We have to talk about M2M now. Everybody wants to know what really happened two and a half years ago?

- I have put it behind me. It's just me and Marion who have had to put it behind us. What happened then is not relevant for my future career. But I know that M2M opens doors for me. I get the chance to reach a bigger audience right away.

Are you and Marion enemies?

- You will have to keep wondering about that. People can believe whatever they want. It's nothing to dwell upon.

Marion is being launched in 2005 as well. You will be compared to each other; musically, the styling, record sales, everything. How do you relate to that?

-It will always be like that since we're in the same business. But it's not a competition. Our records will be so different that it will be no issue. But I wish her all the best. I haven't heard her record, so I don't know how it sounds. It's going to be exciting.

That you were different was pretty obvious in M2M too?

- We were a good compromise, and it fit who we were well. Now it's lovely to not have to compromise anymore. A new time, a new dream to chase.

Are there experiences from the time with M2M that you would rather be without?

- No. I don't regret anything. Regret is a feeling that's not good for you, if you have to much of it. I'm proud of what I've accomplished, but it's pride to a more or lesser extent.

Marit has almost reached her goal regarding final college exams. She studies one subject at a time, three years worth of learning in one month, then the final exams. Norwegian and history went smooth, the horrible math remains.

- Now that I've become a grown up lady, I can say it: I'm proud of myself. I've been building a career as long as I can remember. It was quite a feeling to know that I could do this for a living.

Highlights with M2M?

-That must have been the Jewel-tour. We played for an audience where the music hit, it went straight to the hearts of these people. We played some really big places, to huge crowds. The concert at Red Rocks in Denver is my biggest live-experience.

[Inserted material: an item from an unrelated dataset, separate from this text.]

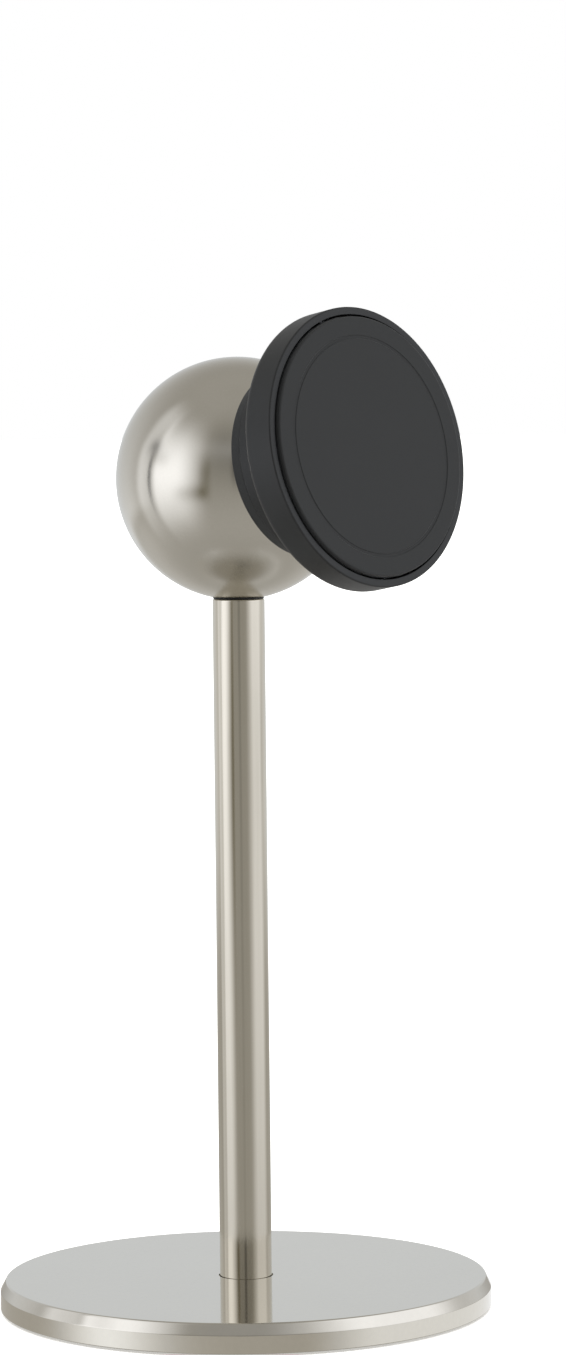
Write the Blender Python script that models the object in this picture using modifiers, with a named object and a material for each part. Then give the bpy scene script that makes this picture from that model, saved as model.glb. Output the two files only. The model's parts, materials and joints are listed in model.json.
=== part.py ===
"""Magnetic phone stand: round weighted base, thin post, steel ball, magnetic cup and round head.

Units are metres and +Z is up. The origin is the centre of the rubber pad's underside. At rest the
head faces -Y and looks up by HEAD_TILT. The ball swivels about the post, the cup slides on the ball
as a tilt about the ball's centre, and the head turns on the cup about its own axis.
"""

from math import asin, cos, degrees, pi, radians, sin, sqrt

import bmesh
import bpy
from mathutils import Matrix, Vector

MM = 0.001

# Driving dimensions, in millimetres
BASE_RADIUS = 51.0
BASE_THICKNESS = 6.0
BASE_BEVEL_WIDTH = 1.2
BASE_BEVEL_HEIGHT = 2.3
PAD_RADIUS = 46.7
PAD_THICKNESS = 1.5
PAD_PROUD = 0.5
POST_RADIUS = 5.4
POST_BORE = 4.2
BALL_RADIUS = 25.0
BALL_WALL = 1.5
BALL_CENTRE_Z = 172.0
SWIVEL_WASHER = 0.2
HEAD_TILT = 10.0
HEAD_RADIUS = 28.5
HEAD_FACE = 38.0
MAGNET_COUNT = 16
FACE_SCREW_COUNT = 3
FACE_SCREW_CIRCLE = 14.0

# Clearances, in millimetres
GAP = 0.3
FIT = 0.15
TOUCH = 0.05

# Facets round a full turn
STEPS_BASE = 56
STEPS_BALL = 40
STEPS_HEAD = 40
STEPS_SMALL = 20

# Heights on the stand's axis, in millimetres
BASE_TOP = PAD_PROUD + BASE_THICKNESS
FOOT_RECESS = 1.0
PAD_RECESS_TOP = PAD_THICKNESS + GAP
BALL_FLAT = sqrt(BALL_RADIUS**2 - POST_RADIUS**2)
JOINT_Z = BALL_CENTRE_Z - BALL_FLAT
POST_TOP = JOINT_Z - SWIVEL_WASHER - 2 * TOUCH
POST_BOTTOM = BASE_TOP - FOOT_RECESS + GAP
BUSHING_BOTTOM = POST_TOP - 14.0

# Places along the head's axis, in millimetres from the ball's centre towards the head's face
SEAT_RADIUS = BALL_RADIUS + GAP
LIP_BACK = 17.3
LIP_RADIUS = 19.3
CUP_BACK = 20.1
CUP_FLOOR_BACK = 27.8
CUP_FRONT = 29.0
CUP_BORE = 17.9
CUP_FLARE = 23.6
HEAD_BACK = 29.6
HEAD_FLOOR = 31.0
HEAD_RIM = 37.2
HEAD_BORE = 26.9
BOSS_TOP = 35.4
MAGNET_BACK = 33.1
MAGNET_FRONT = 35.4
PLATE_BACK = 35.7
SHIELD_BACK = 32.0
SHIELD_FRONT = 32.8
CARRIER_FLOOR = 34.0
PIVOT_BACK = 25.7
PIVOT_HEAD = 27.0
PIVOT_FRONT = 33.9
FACE_SCREW_END = 31.8
PLATE_FRONT = 36.9
PIVOT_RADIUS = 2.0
M4_HOLE = 2.15
M4_NUT_RADIUS = 4.04


def start_clean():
    for obj in list(bpy.data.objects):
        bpy.data.objects.remove(obj, do_unlink=True)


def make_collection(name):
    collection = bpy.data.collections.new(name)
    bpy.context.scene.collection.children.link(collection)
    return collection


def make_material(name, colour, roughness, metallic):
    material = bpy.data.materials.new(name)
    material.use_nodes = True
    shader = material.node_tree.nodes["Principled BSDF"]
    shader.inputs["Base Color"].default_value = (*colour, 1.0)
    shader.inputs["Roughness"].default_value = roughness
    shader.inputs["Metallic"].default_value = metallic
    material.diffuse_color = (*colour, 1.0)
    return material


start_clean()
PARTS = make_collection("phone_stand")
CUTTERS = make_collection("cutters")
CUTTERS.hide_render = True

SATIN_NICKEL = make_material("satin_nickel", (0.58, 0.55, 0.50), 0.32, 1.0)
BLACK_PLASTIC = make_material("black_plastic", (0.012, 0.012, 0.013), 0.45, 0.0)
BLACK_SILICONE = make_material("black_silicone", (0.020, 0.020, 0.021), 0.75, 0.0)
GREY_RUBBER = make_material("grey_rubber", (0.045, 0.047, 0.047), 0.85, 0.0)
ZINC_STEEL = make_material("zinc_steel", (0.52, 0.53, 0.54), 0.38, 1.0)
MAGNET_NICKEL = make_material("magnet_nickel", (0.62, 0.61, 0.58), 0.22, 1.0)
NYLON = make_material("nylon", (0.62, 0.60, 0.55), 0.50, 0.0)


def make_empty(name, parent, location_mm=(0, 0, 0), rotation=(0, 0, 0)):
    empty = bpy.data.objects.new(name, None)
    empty.empty_display_size = 10 * MM
    empty.parent = parent
    empty.location = Vector(location_mm) * MM
    empty.rotation_euler = rotation
    PARTS.objects.link(empty)
    return empty


def add_object(name, mesh, material, parent=None, collection=None):
    obj = bpy.data.objects.new(name, mesh)
    if material:
        mesh.materials.append(material)
    obj.parent = parent
    (collection or PARTS).objects.link(obj)
    return obj


def shade(mesh, angle=35.0):
    mesh.shade_smooth()
    mesh.set_sharp_from_angle(angle=radians(angle))


def arc(centre_r, centre_z, radius, start, end, count):
    """Points (r, z) on an arc. Angles are in degrees, from +r towards +z."""
    points = []
    for i in range(count + 1):
        angle = radians(start + (end - start) * i / count)
        points.append((centre_r + radius * cos(angle), centre_z + radius * sin(angle)))
    return points


def off_axis(ring, sphere):
    """The angle in degrees between a sphere's axis and its points that lie ring away from the axis."""
    return degrees(asin(ring / sphere))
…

When I (the reporter) interviewed Jewel in London in the summer of 2003, we got into talking about the tour. "They gave the contract to one of them, but it's the other one that is the talented one, isn't it?", Jewel rhetorically summed up the interview. Marit Larsen, on the whole self-confident in her statements, for the first time during this interview shows signs of youthful coyness.

-Did she say that? To get such a compliment...that's great. I'm allowed to say that, aren't I?

Was the breakup sudden and unexpected for you??

-M2M was in a way moving upwards all the time, until it suddenly ended. It was not an immediate shock that it ended. All parties involved knew about it.

What was uncomfortable about it?

-If you were a close friend I might have been able to tell you how it was, but I'm through with it. What is to be said eventually will be reflected in the record.

Will you be performing M2M songs in the future?

-That's not going to happen. That's how through I am with it. M2M is so far away from what I do now, it's completely irrelevant. But hey, what I'm doing is not the Ultima-festival either . I still write songs with a verse and a chorus.

But I'm sure you have started to tune your guitar differently, just like Joni Mitchell?

-Yes, I have. ItÕs actually a challenge. You sit there, tuning your guitar in a new way while you write a song, and there and then it represents no problem. But I realized the other day that, Hey, I need a lot more guitars if I'm going to play these songs at a concert. It's hard to have all these different tunings. It's an organizing challenge.

It's easier with the piano then?

-When your guitar makes you mad and pissed off, it's nice to have the piano. When the other person goes behind your back and acts like a jerk, you have another instrument you can play.